Y'a pas à dire, je sentais que j'était tout qu'un bel être humain, attentif, soucieux, le coeur sur la main.


Le bonhomme ne m'a pas vraiment remercié. Il a seulement dit «merci» sans me regarder avant d'embrayer à lapin et de continuer son chemin.


Quoi? Tu me prend même pas dans tes bras, quek'chose? Tu m'invites même pas à souper?


Je suis retourné dans la Jetta 88 et j'ai mis peu de temps à rattraper mon sauvé, qui roulait pourtant au maximum de ses capacités.


«Ben là, kessé qu'y a?»

«Oh, rien, monsieur. Je veux juste m'assurer que vous vous rendiez sain et sauf.»

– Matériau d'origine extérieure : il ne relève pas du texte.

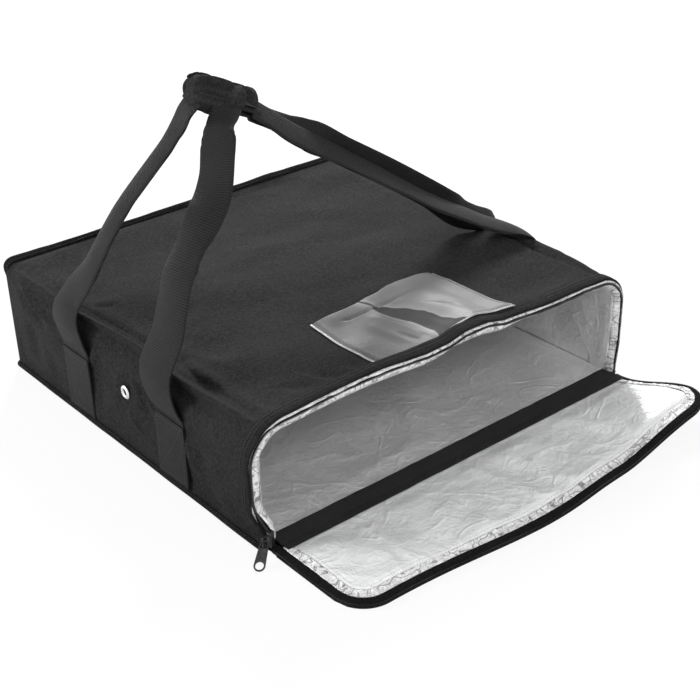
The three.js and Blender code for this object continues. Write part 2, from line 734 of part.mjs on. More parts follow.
function sewnStrap(side, middleY) {
  const near = halfWidth + STRAP_STANDOFF;
  const far = near + STRAP_THICKNESS;
  const low = [Math.min(side * near, side * far), middleY - STRAP_WIDTH / 2, STRAP_SEWN_BOTTOM];
  const high = [Math.max(side * near, side * far), middleY + STRAP_WIDTH / 2, STRAP_SEWN_TOP];
  return block(low, high);
}

// A share of 0 up to the start of a window and 1 past its end, with a smooth step between them.
function eased(share, [from, to]) {
  const inside = THREE.MathUtils.clamp((share - from) / (to - from), 0, 1);
  return inside * inside * (3 - 2 * inside);
}

const footTurnShares = [0.1, 0.35];
const gripTurnShares = [0.68, 1];

// A free strap leg along a smooth route. Its width lies along the foot at first, along `middleWidth` in
// the free part and along `gripWidth` at the grip, where it is gathered to `gripSpan`.
function strapLeg(route, middleWidth, gripWidth, gripSpan) {
  const curve = new THREE.CatmullRomCurve3(route, false, 'centripetal');
  const footWidth = new THREE.Vector3(0, 1, 0);
  const rings = [];
  for (let step = 0; step <= LEG_STEPS; step += 1) {
    const share = step / LEG_STEPS;
    const point = curve.getPointAt(share);
    const tangent = curve.getTangentAt(share);
    const gathered = eased(share, gripTurnShares);
    const wide = footWidth.clone().lerp(middleWidth, eased(share, footTurnShares));
    wide.lerp(gripWidth, gathered);
    wide.addScaledVector(tangent, -wide.dot(tangent)).normalize();
    const thick = new THREE.Vector3().crossVectors(tangent, wide).normalize();
    wide.multiplyScalar(mix(STRAP_WIDTH, gripSpan, gathered) / 2);
    thick.multiplyScalar(STRAP_THICKNESS / 2);
    rings.push([
      point.clone().add(wide).add(thick),
      point.clone().sub(wide).add(thick),
      point.clone().sub(wide).sub(thick),
      point.clone().add(wide).sub(thick),
    ]);
  }
  return loft(rings);
}

// The routes start at the top of the sewn strap. Their free points lie by shares between there and the
// grip, in X, Y and Z, and each leg meets the grip straight.
function legRoute(side, footY, end, away, legShares) {
  const footX = side * (halfWidth + STRAP_STANDOFF + STRAP_THICKNESS / 2);
  const start = new THREE.Vector3(footX, footY, STRAP_SEWN_TOP + STRAP_STANDOFF);
  const free = legShares.map(([towardsX, towardsY, towardsZ]) => new THREE.Vector3(
    mix(start.x, end.x, towardsX),
    mix(start.y, end.y, towardsY),
    mix(start.z, end.z, towardsZ),
  ));
  const rise = start.clone();
  rise.z += LEG_LEAD;
  const approach = end.clone().addScaledVector(away, LEG_LEAD);
  return [start, rise, ...free, approach, end];
}

const frontLeftShares = [
  [-0.039, 0, 0.066], [-0.084, 0, 0.154], [-0.087, 0, 0.225], [-0.046, 0, 0.284], [0.023, 0, 0.356],
  [0.078, 0, 0.479], [0.14, 0, 0.558], [0.243, 0.039, 0.646], [0.366, 0.131, 0.721],
  [0.511, 0.262, 0.796], [0.676, 0.523, 0.864], [0.841, 0.772, 0.927],
];
const rearLeftShares = [
  [-0.058, 0, 0.08], [-0.11, 0, 0.151], [-0.089, 0, 0.201], [0.003, 0.023, 0.236], [0.116, 0.105, 0.3],
  [0.26, 0.256, 0.42], [0.455, 0.431, 0.541], [0.619, 0.524, 0.622], [0.793, 0.675, 0.725],
  [0.937, 0.862, 0.838], [0.978, 0.978, 0.931],
];
const frontRightShares = [
  [-0.006, 0, 0.092], [-0.011, 0, 0.165], [0.001, 0.012, 0.222], [0.052, 0.047, 0.255],
  [0.153, 0.128, 0.299], [0.343, 0.303, 0.421], [0.58, 0.547, 0.616], [0.746, 0.71, 0.763],
  [0.884, 0.85, 0.889],
];
const rearRightShares = [
  [-0.019, 0.047, 0.077], [-0.053, 0.163, 0.144], [-0.073, 0.326, 0.21], [-0.053, 0.466, 0.268],
  [0.031, 0.536, 0.309], [0.186, 0.606, 0.405], [0.391, 0.699, 0.562], [0.643, 0.745, 0.748],
  [0.844, 0.862, 0.877],
];

function addStraps() {
  const halfRun = runLength / 2 + RUN_GAP;
  const strapMiddle = runOuter / 2;
  const alongFoot = new THREE.Vector3(0, 1, 0);
  const turnedIn = new THREE.Vector3(0.53, 0.85, 0);
  const towardsLeft = gripAlong.clone().negate();
  const towardsGround = gripUp.clone().negate();
  const underWrap = -(wrapHalfHeight + WRAP_CLEARANCE);
  const legs = {
    front_left: {
      end: gripPoint(0, underWrap, LEG_NECK_OFFSET), away: towardsGround, shares: frontLeftShares,
      middleWidth: alongFoot, gripWidth: towardsLeft, gripSpan: LEG_NECK_WIDTH,
    },
    rear_left: {
      end: gripPoint(strapMiddle, 0, -halfRun), away: towardsLeft, shares: rearLeftShares,
      middleWidth: turnedIn, gripWidth: gripUp, gripSpan: RUN_HEIGHT,
    },
    front_right: {
      end: gripPoint(-strapMiddle, 0, halfRun), away: gripAlong, shares: frontRightShares,
      middleWidth: alongFoot, gripWidth: gripUp, gripSpan: RUN_HEIGHT,
    },
    rear_right: {
      end: gripPoint(strapMiddle, 0, halfRun), away: gripAlong, shares: rearRightShares,
      middleWidth: alongFoot, gripWidth: gripUp, gripSpan: RUN_HEIGHT,
    },
  };
  for (const [name, leg] of Object.entries(legs)) {
    const side = name.endsWith('left') ? -1 : 1;
    const footY = name.startsWith('front') ? -STRAP_SPREAD : STRAP_SPREAD;
    const route = legRoute(side, footY, leg.end, leg.away, leg.shares);
    add(`${name}_strap_sewn`, sewnStrap(side, footY), webbingBlack);
    const free = strapLeg(route, leg.middleWidth, leg.gripWidth, leg.gripSpan);
    add(`${name}_strap_leg`, free, webbingBlack);
  }
}

addFloorAndBack('shell', shell, fabricBlack);
addFloorAndBack('foam', foam, foamGrey);
addFloorAndBack('lining', lining, foilSilver);
addWrap();
addTopAndSides('foam', foam, foamGrey);
addTopAndSides('lining', lining, foilSilver);
add('back_binding', backBinding(), fabricBlack);
add('foot_binding', footBinding(), fabricBlack);
addMouthZip();
add('zip_slider_body', sliderBody(), metalBlack);
add('zip_slider_bail', sliderBail(), metalBlack);
addPull();
addFlap();
addEyelets();
add('ticket_pocket', ticketPocket(), vinylClear);
addGrip();
addStraps();

export default bag;
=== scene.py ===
"""Looks of the pizza delivery bag. The shaping functions work in millimetres, in the solids' own frame."""
import math

import bpy
import numpy as np
from mathutils import Matrix, Vector


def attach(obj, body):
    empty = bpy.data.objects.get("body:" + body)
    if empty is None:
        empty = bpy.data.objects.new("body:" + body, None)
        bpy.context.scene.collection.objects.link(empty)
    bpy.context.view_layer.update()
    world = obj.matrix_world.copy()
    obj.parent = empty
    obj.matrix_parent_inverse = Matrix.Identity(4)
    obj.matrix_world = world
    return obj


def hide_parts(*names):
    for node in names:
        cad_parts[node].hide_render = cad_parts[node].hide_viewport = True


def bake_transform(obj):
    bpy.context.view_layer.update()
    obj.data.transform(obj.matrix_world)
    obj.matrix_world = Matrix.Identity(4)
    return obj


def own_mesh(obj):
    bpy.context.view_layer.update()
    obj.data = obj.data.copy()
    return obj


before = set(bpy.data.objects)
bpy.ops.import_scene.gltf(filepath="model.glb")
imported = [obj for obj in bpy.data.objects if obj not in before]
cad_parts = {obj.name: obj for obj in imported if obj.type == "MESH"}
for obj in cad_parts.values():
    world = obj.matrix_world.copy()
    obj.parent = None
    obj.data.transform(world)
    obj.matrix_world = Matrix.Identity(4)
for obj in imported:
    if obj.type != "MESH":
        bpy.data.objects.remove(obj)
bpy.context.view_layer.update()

MM = 0.001
UP = (0, 0, 1)

# Bag, as in the part's source
HALF_WIDTH = 240.0
BAG_DEPTH = 470.0
BAG_HEIGHT = 125.0
MOUTH_Y = -235.0
BACK_Y = 235.0
MOUTH_CROWN = 14.0
MOUTH_RADIUS = 36.0
BACK_RADIUS = 12.0

# Where the walls' cloth and foil end in front, and the layers' depths under the outer face
PANEL_FRONT = -231.0
SHELL = 1.0
FOAM_OUT, FOAM_IN = 2.9, 6.2
LINING_OUT, LINING_IN = 6.6, 7.2
FOIL_SHEET = 0.5

# Columns of the arch: left side, left shoulder, top, right shoulder and right side
ARCH_COLUMNS = (34, 26, 116, 26, 34)
ARCH_COUNT = sum(ARCH_COLUMNS)
ARCH_LENGTH = 712.0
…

«J'capable tu-seul, c'est ben correct.»

«Visiblement, vous avez besoin d'aide des fois...»


Je respectai un feu rouge alors que lui passait tout droit, sans même regarder des deux côtés. Je le laissai profiter de cette avance inconfortable et arrivai peu après pour le rejoindre, mais il avait disparu. Je le retrouvai vite sur une rue perpendiculaire, roulant à même l'asphalte.


«Vous habitez pas loin d'ici?»

Il sursauta.

«Je vous ai posé une question...»

«J'm'en vas chez quelqu'un.»

«Oh! Vous avez fait l'épicerie pour lui! C'est ben fin, ça!»

«Coudonc, vous pouvez pas me laisser tranquille? J'vous ai dit que j'allais être correct!»

«Monsieur, je veux juste être gentil. Pis y fait beau et j'ai du temps à tuer.»

«Ben trouve-toi donc d'autre chose à faire, crisse!»

«C'est correct, monsieur, j'm'en vais dans cette direction-là, de toute façon. C'est ici qu'il habite, votre ami?»

«Non.»

«Là?»

«NOOOON!»


Il n'avait pas vu le nid de poule, tout occupé qu'il était à me crier après. Plutôt que de reprendre une chute comme la précédente, il resta pris bancal dans le trou, le reculon, le lapin ou la tortue n'y pouvant rien. J'ai étendu le bras pour attraper une orange et je suis parti. J'avais pas que ça à faire.